Business (NOT) as Usual: 3 Big Business Intelligence Predictions for 2015
Each year, I work with dozens of clients in a quest to help them effectively implement their Business Intelligence systems. And each year, based on my experiences, I have put together a top 10 list of trends and predictions for the upcoming year.
Each year, I work with dozens of clients in a quest to help them effectively implement their Business Intelligence systems. And each year, based on my experiences, I have put together a top 10 list of trends and predictions for the upcoming year. This year, as I sat down to put together the list, I came to the realization, that in this day and age of 140 character communications, ten predictions take up too many words, and I thought no one’s going to make it through the list. I tried to figure out how to tweet my predictions thus year to no avail. So this year, rather than 10, I’m coming out with my top three. – the big gotchas I see brewing on the horizon that will have significant impacts on BI and analytics.

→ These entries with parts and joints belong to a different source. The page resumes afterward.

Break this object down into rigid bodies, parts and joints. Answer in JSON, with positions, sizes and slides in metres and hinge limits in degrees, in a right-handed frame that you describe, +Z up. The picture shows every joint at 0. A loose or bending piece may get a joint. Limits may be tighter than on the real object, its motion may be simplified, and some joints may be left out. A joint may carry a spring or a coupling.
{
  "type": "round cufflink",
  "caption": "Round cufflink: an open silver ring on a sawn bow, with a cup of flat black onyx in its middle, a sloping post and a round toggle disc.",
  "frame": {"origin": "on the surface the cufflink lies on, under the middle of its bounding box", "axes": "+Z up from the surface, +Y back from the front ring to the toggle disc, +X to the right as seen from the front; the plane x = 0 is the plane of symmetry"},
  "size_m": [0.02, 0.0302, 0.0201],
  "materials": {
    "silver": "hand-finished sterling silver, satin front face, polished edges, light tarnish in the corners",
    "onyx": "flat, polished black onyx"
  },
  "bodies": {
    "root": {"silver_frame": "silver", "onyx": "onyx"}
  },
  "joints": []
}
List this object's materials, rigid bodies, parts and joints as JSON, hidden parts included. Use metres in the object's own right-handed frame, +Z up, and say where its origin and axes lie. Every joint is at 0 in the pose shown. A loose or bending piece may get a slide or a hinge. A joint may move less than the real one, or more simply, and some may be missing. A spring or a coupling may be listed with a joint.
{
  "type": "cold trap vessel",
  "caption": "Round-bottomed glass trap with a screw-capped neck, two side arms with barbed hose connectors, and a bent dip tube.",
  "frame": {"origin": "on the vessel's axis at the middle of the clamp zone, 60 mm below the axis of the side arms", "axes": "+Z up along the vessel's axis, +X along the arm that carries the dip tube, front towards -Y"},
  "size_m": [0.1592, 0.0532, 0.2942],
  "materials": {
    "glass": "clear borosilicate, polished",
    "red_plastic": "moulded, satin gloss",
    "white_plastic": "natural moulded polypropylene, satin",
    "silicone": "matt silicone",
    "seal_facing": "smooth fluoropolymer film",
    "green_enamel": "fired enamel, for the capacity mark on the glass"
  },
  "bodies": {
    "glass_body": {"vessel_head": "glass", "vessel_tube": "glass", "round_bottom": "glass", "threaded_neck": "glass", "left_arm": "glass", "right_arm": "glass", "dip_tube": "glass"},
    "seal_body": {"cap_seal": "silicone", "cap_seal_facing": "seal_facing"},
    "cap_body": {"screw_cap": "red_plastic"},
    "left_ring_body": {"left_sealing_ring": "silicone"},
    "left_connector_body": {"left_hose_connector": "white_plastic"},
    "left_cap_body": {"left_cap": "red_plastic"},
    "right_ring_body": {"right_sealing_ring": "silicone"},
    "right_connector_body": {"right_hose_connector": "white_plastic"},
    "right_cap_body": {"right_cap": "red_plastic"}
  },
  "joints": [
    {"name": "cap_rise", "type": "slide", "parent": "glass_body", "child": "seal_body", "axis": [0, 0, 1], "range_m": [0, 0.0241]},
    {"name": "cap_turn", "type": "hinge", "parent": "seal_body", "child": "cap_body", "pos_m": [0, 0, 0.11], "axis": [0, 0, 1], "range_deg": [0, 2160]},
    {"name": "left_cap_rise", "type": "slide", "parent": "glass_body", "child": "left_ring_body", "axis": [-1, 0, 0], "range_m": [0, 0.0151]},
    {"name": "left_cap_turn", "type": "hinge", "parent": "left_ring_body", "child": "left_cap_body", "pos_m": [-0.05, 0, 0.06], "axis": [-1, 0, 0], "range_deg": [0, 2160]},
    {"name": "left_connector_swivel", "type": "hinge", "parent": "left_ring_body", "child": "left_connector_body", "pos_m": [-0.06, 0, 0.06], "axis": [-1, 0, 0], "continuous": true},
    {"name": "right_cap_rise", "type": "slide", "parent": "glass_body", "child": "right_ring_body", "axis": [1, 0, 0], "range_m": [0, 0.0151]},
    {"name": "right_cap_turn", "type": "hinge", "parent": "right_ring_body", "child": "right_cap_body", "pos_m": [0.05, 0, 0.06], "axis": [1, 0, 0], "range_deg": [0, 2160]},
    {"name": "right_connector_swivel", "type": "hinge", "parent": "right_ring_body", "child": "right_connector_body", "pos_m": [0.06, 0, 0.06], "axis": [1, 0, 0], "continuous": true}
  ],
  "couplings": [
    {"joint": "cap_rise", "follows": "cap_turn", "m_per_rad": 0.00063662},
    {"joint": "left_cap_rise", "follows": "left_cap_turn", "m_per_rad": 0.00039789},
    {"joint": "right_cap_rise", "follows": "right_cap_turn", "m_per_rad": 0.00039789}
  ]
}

1. Big, Ugly Data – makes most BI strategies obsolete.
Like the mounting national debt, Big Data is not only going away, it’s growing at an exponential rate, and it’s not our children’s problem, it’s ours.
All kidding aside, as the complexity and amount of Big Data grows, companies react by collecting and storing more of it. Collecting, prepping, analyzing and distributing this mostly unstructured data is taxing hardware and software infrastructures, creating problems with ETL, storage and maintenance. Existing BI implementations that rely on static databases feeding static reports cannot effectively process the information coming from Big Data. In 2015, I predict that companies will sit down and reevaluate their BI strategies, many will come to the realization that what they have implemented over the past five years is obsolete, new strategies will have to emerge that have at their core, a foundation with a heavy reliance on external data source, links to the internet of everything, cloud-based applications and advanced analytics to make sense of it all. This will fundamentally rock what “Business Intelligence” means to midsize and small companies, and lead to Prediction 2.

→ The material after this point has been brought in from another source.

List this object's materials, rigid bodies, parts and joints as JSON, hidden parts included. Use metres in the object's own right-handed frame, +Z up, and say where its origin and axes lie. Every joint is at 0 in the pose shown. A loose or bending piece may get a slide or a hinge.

2. Data governance becomes Job 1- as companies face GIGO (garbage in, garbage out).
In the words of Wyatt Earp. “Fast is fine, but accuracy is everything”. We’ve all seen and experiences the massive efforts when it comes to collecting and processing the Big Data. A day doesn’t go by when I don’t hear or read about needing to process the data in “real, or near-real time”. Why? Because it’s coming in so fast, that it’s obsolete by the time you analyze it in the current systems. Fast is fine, just like Wyatt Earp said, fast without accurate, is actually wrong. My second prediction for 2015 is that companies will realize in a big way that the conclusions that they are drawing from their Big Data efforts are either suspect or flat out wrong. Root cause analysis will reveal that the cause of the inaccuracies lies in the issues with the base data itself, and massive efforts will be launched to clean the data and root out inaccuracies so that the conclusions drawn from the data are valid. See the rise of a new discipline, the Chief Data Officer (CDO), in charge of the company’s data assets. With this increased focus on the quality of that data, the realization that “we don’t know what to do with it” leads to Prediction 3.
3. Business Goals and data come into alignment.
OK, so why are we doing this? Tons of data, massive amounts of analytics, reports, charts and graphs that boggle the mind. In working with Senior Executive over the past year, it has become clear that the more data that is made available for analysis, the more the analytics stand by themselves and are not tied to, or really impacting tangible business goals. This is because data analysis for the sake of analysis just gives you more numbers and statistics in different forms, but it really doesn’t drive business value. Humans interpreting that data and applying the data to business goals does. My third and final Prediction for 2015 is this. Companies, led by in large part by the CDO, will sit down and start to rationalize not just how they are collecting data and what data they are collecting, but WHY they are collecting it. Rather than just tying analytics to data, I see companies attempting to tie data and analytics to their business goals. At the end of the day, the data is of little value if it doesn’t drive value within the company. This realignment will be absolutely necessary to promote data-driven decision making and make economic sense of all the costs and efforts associated with their Business Intelligence Initiative.
So there you have it. My big three for 2015. I know it’s more than a 140 characters, too big to tweet. Oh well, maybe next year.